6 Responses to “Cadillac Williams’ Sociology Degree Questioned”

  1. WisdomWeasel says:

    This sounds like a case for stage hypnotist Paul McKenna, PhD.

  2. Ben says:

    This story is crap.

    If you actually read Thamel’s article, there’s just no there there. So Dr. Petee was too accomodating to any student who knocked on his door — it’s embarrassing for Auburn academically, but only 25% of the students in these classes were athletes, so where’s the violation?

    So Carnell Williams took two easy classes from Petee — he had already used up his football eligibility, so what was the motive to cheat?

    In short, this is an instance of a sports reporter arrogantly attempting to shoehorn an academic story into his preconceived “athletics scandal” narrative. Yet another blow to the NYT’s credibility (is it in negative territory yet?).

    And the blowback has already started…

    http://www.montgomeryadvertiser.com/apps/pbcs.dll/article?AID=/20060717/SPORTS/607170343/1002

    http://theherald.pickens.net/sports/side071906.htm

  3. GC says:

    so let me get this straight…Peete might be guilty of a course- load over and above what any human could handle…he might be guilty of tossing it in underhand to star athelets…but it’s a non-story because a relatively small number of jocks took advantage? Or because most of Division 1 is no better?

    Is it a non-story, or just not big enough of a story to feature in the New York Times?

    Thanks, however, for providing a link to the Pickens County Herald piece by Kevin Strickland, which implies there’s some kind of sinister conspiracy based on a) the Tuscaloosa Times being NYTs’ owned, and b) Rammer Jammer Fuck MC Hammer tool Warren St. John being both a Times writer and a ‘Bama fan. While I’m no fan of WSJ, I think it is the stretch of the century to suggest he’s able to impact the editorial direction of the paper.

  4. Ben says:

    I never said I agreed with everything Strickland said, so get your panties out of a twist. There may not be a conspiracy exactly, but it is strange that the Times did another smear job on Auburn just last year, claiming that the existence of the team chaplain was somehow illegal. So forgive Strickland if he sees a pattern.

    If you actually knew what you were talking about, you would know better than to spout some of this crap. For instance, the professor who went public with this stuff, a Dr. Gundlach, did a study of the grades Petee gave and to whom. Even Gundlach admitted that there was no disparity between the grades awarded to athletes and to non-athletes. So there goes your “throwing underhanded” argument.

    Whatever Petee is guilty of, nothing that has been reported so far shows that athletes were favored or got special treatment. It’s an internal academic matter morphed into a sports scandal, tabloid style.

  5. Ben says:

    Another couple of things:

    Even the title of this post is ignorant — Carnell Williams has not graduated, so how could his “degree” be in question?
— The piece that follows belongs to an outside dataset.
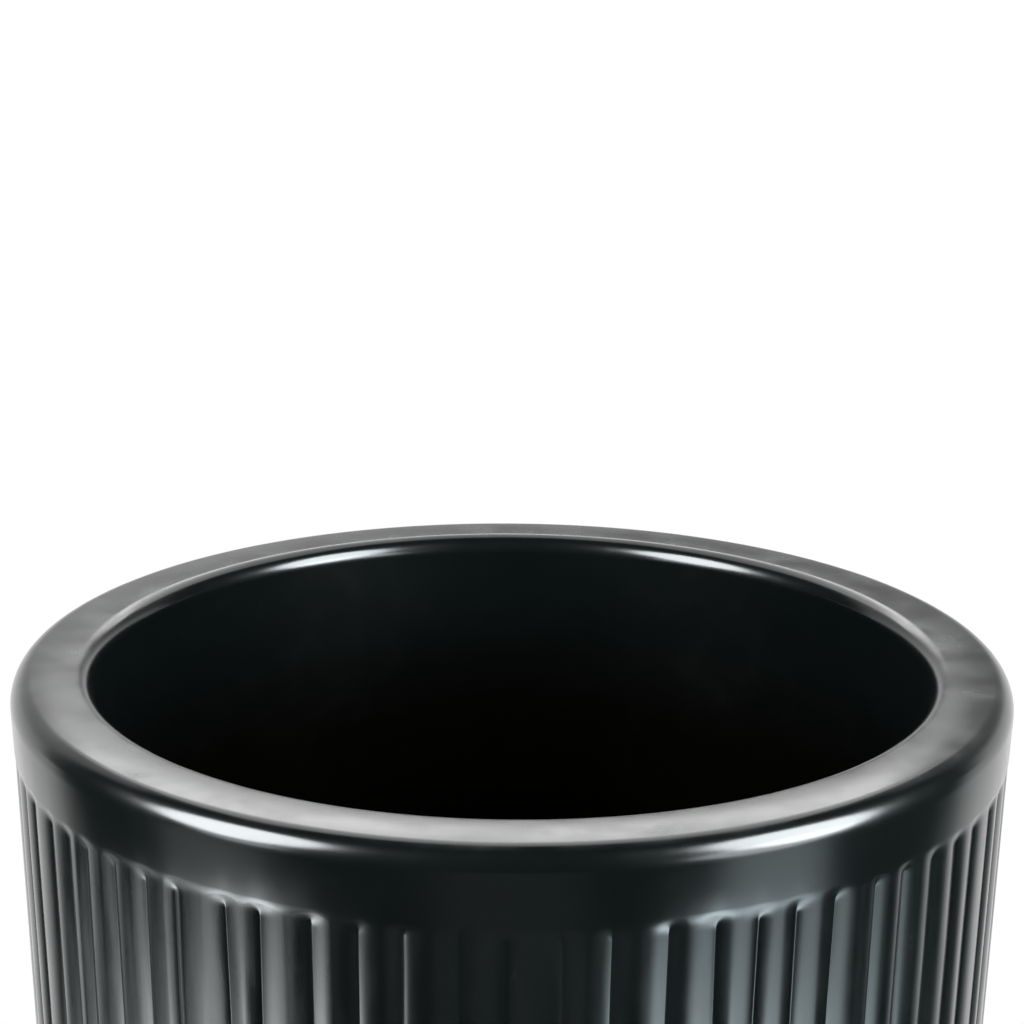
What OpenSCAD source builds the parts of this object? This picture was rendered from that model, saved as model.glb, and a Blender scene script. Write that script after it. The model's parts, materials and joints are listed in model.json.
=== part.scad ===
// Fluted candle jar: one thick-walled vessel on four stick-on foot pads.
// The origin is on the axis, at the level that the pads stand on.

/* [Vessel] */
// Outside diameter at the rim
jar_d = 88; // [70:1:120]
// Height of the vessel without its pads
jar_h = 98.4; // [70:0.1:140]
// Thickness of the wall at the rim
wall = 7; // [4:0.5:9]
// Thickness of the floor over the foot land
floor_t = 9; // [6:0.5:14]
// Slope of the outside wall, which narrows towards the foot
draft = 1.2; // [0:0.1:2.5]
// Rounding of the outer edge of the rim
rim_outer_r = 1.8; // [0.6:0.1:2.4]
// Rounding of the inner edge of the rim
rim_inner_r = 1.8; // [0.6:0.1:2.2]
// Rounding between the inside wall and the floor
floor_r = 7; // [3:0.5:10]

/* [Flutes] */
// Number of flutes round the vessel
flute_count = 74; // [40:1:80]
// Width of one channel between two ribs
channel_w = 1.35; // [0.8:0.05:1.6]
// Depth of one channel
channel_depth = 0.45; // [0.2:0.05:0.6]
// Height of the plain band above the flutes
rim_band_h = 5.6; // [3:0.1:12]
// Height of the plain band below the flutes
heel_band_h = 5.6; // [4:0.1:12]

/* [Foot] */
// Rounding of the heel, where the wall turns under
heel_r = 2.5; // [1:0.1:3.5]
// Width of the flat ring that carries the pads
foot_land_w = 12; // [11:0.5:16]
// Depth of the hollow inside the foot ring
recess_depth = 1.2; // [0.5:0.1:2.5]

/* [Foot pads] */
// Diameter of one pad
pad_d = 9; // [6:0.2:11]
// Thickness of one pad without its adhesive
pad_t = 1.4; // [1:0.1:3]
// Rounding of the edge that a pad stands on
pad_edge_r = 0.5; // [0.2:0.1:0.9]
// How far the adhesive disc stays inside its pad's edge
adhesive_inset = 0.2; // [0.1:0.1:1]
// Thickness of the adhesive disc
adhesive_t = 0.2; // [0.1:0.05:0.4]

/* [Hidden] */
$fn = 96;
arc_steps = 8;

// NODES holds one pad and one adhesive disc for each of these
pad_count = 4;

// Levels, from the standing surface up
foot_z = pad_t + adhesive_t;
rim_z = foot_z + jar_h;
band_z = rim_z - rim_band_h;
heel_z = foot_z + heel_band_h;
floor_z = foot_z + floor_t;

// Radii: the sloped wall leaves the rim's rounding and meets the heel's without a corner
rim_r = jar_d / 2;
bore_r = rim_r - wall;
wall_top_r = rim_r - rim_outer_r * (1 - cos(draft));
wall_top_z = rim_z - rim_outer_r * (1 + sin(draft));
function outside_r(z) = wall_top_r - (wall_top_z - z) * tan(draft);
foot_r = outside_r(foot_z + heel_r * (1 - sin(draft))) - heel_r * cos(draft);
recess_r = foot_r - foot_land_w;
pad_ring_r = foot_r - foot_land_w / 2;

// Points on an arc about [x, z], from angle a to angle b
function arc(x, z, r, a, b) =
    [for (i = [0 : arc_steps]) let (t = a + (b - a) * i / arc_steps) [x + r * cos(t), z + r * sin(t)]];

// Half section of the vessel, from the middle of the foot, round the outside, to the inside floor
vessel_section = concat(
    [[0, foot_z + recess_depth], [recess_r - recess_depth, foot_z + recess_depth], [recess_r, foot_z]],
    arc(foot_r, foot_z + heel_r, heel_r, -90, -draft),
    arc(rim_r - rim_outer_r, rim_z - rim_outer_r, rim_outer_r, -draft, 90),
    arc(bore_r + rim_inner_r, rim_z - rim_inner_r, rim_inner_r, 90, 180),
    arc(bore_r - floor_r, floor_z + floor_r, floor_r, 0, -90),
    [[0, floor_z]]);

// A channel is a shallow slot with round ends, cut square into the sloped wall
slot_run = (band_z - heel_z - channel_w) / cos(draft);
slot_reach = 2;

module channel_slot() {
    translate([outside_r(heel_z + channel_w / 2) - channel_depth, 0, heel_z + channel_w / 2])
        rotate([0, draft, 0])
            rotate([0, 90, 0])
                linear_extrude(height = channel_depth + slot_reach)
                    union() {
                        translate([-slot_run, -channel_w / 2]) square([slot_run, channel_w]);
                        circle(d = channel_w);
                        translate([-slot_run, 0]) circle(d = channel_w);
                    }
}

module jar_body() {
    color([0.05, 0.06, 0.06])
        difference() {
            rotate_extrude() polygon(vessel_section);
            for (i = [0 : flute_count - 1])
                rotate([0, 0, 270 + i * 360 / flute_count]) channel_slot();
        }
}

// Places its children under the foot ring, at the pad with this number
module at_pad(number) {
    rotate([0, 0, 45 + (number - 1) * 360 / pad_count])
        translate([pad_ring_r, 0, 0]) children();
}

module foot_pad(number) {
    color([0.12, 0.12, 0.12])
        at_pad(number)
            rotate_extrude()
                polygon(concat(
                    [[0, 0]],
                    arc(pad_d / 2 - pad_edge_r, pad_edge_r, pad_edge_r, -90, 0),
                    [[pad_d / 2, pad_t], [0, pad_t]]));
}

module pad_adhesive(number) {
    color([0.75, 0.74, 0.7])
        at_pad(number)
            translate([0, 0, pad_t]) cylinder(d = pad_d - 2 * adhesive_inset, h = adhesive_t);
}

jar_body();
for (i = [1 : pad_count]) {
    foot_pad(i);
    pad_adhesive(i);
}
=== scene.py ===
import json
import math
import random

import bmesh
import bpy
from mathutils import Matrix, Vector, noise

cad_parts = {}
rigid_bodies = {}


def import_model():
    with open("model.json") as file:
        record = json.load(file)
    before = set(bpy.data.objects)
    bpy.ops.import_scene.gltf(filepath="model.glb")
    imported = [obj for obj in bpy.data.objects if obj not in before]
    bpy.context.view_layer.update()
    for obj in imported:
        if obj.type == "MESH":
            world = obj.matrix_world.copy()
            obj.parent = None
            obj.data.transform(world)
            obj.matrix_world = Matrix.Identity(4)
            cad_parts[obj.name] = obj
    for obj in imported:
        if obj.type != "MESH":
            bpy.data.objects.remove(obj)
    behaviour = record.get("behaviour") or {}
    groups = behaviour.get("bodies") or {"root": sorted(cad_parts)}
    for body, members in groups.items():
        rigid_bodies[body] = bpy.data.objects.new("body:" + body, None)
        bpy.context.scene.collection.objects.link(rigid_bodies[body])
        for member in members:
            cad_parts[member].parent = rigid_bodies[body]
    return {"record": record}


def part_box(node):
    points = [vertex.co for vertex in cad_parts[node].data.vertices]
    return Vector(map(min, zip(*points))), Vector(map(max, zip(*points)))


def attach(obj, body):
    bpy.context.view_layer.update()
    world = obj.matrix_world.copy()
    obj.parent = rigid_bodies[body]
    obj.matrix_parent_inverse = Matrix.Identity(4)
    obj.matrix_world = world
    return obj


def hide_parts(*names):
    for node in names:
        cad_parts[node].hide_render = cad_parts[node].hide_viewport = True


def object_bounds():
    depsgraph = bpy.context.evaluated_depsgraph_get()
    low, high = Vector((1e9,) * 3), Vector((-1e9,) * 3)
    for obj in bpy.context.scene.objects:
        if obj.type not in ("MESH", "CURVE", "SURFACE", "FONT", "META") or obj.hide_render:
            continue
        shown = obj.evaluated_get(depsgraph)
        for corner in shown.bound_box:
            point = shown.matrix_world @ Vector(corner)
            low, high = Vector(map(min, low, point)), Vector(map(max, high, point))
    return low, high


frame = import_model()
cad_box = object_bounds()

# ---- Jar body -----------------------------------------------------------------------
# The vessel is one thick-walled stoneware pot with a wide flat rim. It is pressed in a
# fluted mould, dipped in satin black glaze and fired, with its foot ring wiped bare.
mm = 0.001
body_low, body_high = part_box("jar_body")
foot_z = body_low[2]
rim_z = body_high[2]
rim_r = body_high[0]
mouth = next(m for m in frame["record"]["mounts"] if m["name"] == "mouth")
bore_r = mouth["dims"]["r_mm"] * mm

draft = math.radians(1.2)
floor_z = foot_z + 9.0 * mm
foot_land = 12.0 * mm
recess_depth = 1.2 * mm
heel_round = 2.5 * mm
floor_round = 7.0 * mm
rim_outer_width = 1.75 * mm
rim_outer_drop = 2.1 * mm
rim_inner_width = 1.5 * mm
rim_inner_drop = 1.8 * mm
flutes_top = rim_z - 5.6 * mm
flutes_foot = foot_z + 5.6 * mm

flute_count = 74
flute_pitch = math.tau * rim_r / flute_count
columns_per_flute = 16
rib_crown = 0.29 * mm
rib_step = 0.06 * mm
step_run = 0.9 * mm
flutes_mid = (flutes_foot + flutes_top) / 2
half_run = (flutes_top - flutes_foot) / 2 - 0.38 * flute_pitch


def outside_r(z):
    """Radius of the sloped outside wall at a level."""
    return rim_r - (rim_z - z) * math.tan(draft)


def rounding(centre, width, drop, start, end, steps):
    """Points (radius, level) along a quarter of an ellipse."""
    points = []
    for i in range(steps + 1):
        turn = math.radians(start + (end - start) * i / steps)
        points.append((centre[0] + width * math.cos(turn), centre[1] + drop * math.sin(turn)))
    return points


def wall_rows():
    """Levels of the rows on the fluted wall: close together at the channels' ends."""
    end_run = 3.2 * mm
    end_steps = 12
    run_steps = 12
    rows = [flutes_foot + end_run * i / end_steps for i in range(end_steps)]
    run = flutes_top - flutes_foot - 2 * end_run
    rows += [flutes_foot + end_run + run * i / run_steps for i in range(run_steps)]
    rows += [flutes_top - end_run * (1 - i / end_steps) for i in range(end_steps + 1)]
    return rows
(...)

    Secondly, I assume you meant to write “NYT” instead of “WSJ”, but what has the paper’s “editorial direction” got to do with anything? We’re talking about Pete Thamel, not Maureen Dowd.

  6. GC says:

    Ben,

    my panties are most assuredly not in a twist. Your mom’s however, are really out of fashion and are rather unbecoming.

    So Petee’s equally soft on jocks and non-jocks? Good to know. If there are any slow witted teens still reading this, you might want to consider applying to Auburn.

    Still, good to know that you only consider it to be an internal academic matter. As though the faculty and students at Auburn are just scandal-mongers if they think any standards oughta be upheld.

    Thank you, Carnell Williams has not graduated. Perhaps Professor Petee should’ve tried harder.

    And no, I didn’t mean to write NYT instead WSJ. WSJ = “Warren St. James.” And the paper’s editorial direction has everything to do with this if Strickland believes someone with as little juice as James has any influence whatsoever over what kind of stories are assigned and run. The editorial direction of the paper isn’t merely the provence of the editorial page — surely a point you shouldn’t have nearly so much difficult absorbing considering you think there’s any credibility to the claim the Times has it in for Auburn.

    If you require further reading comprehension tutoring, by all means, take it up with someone else.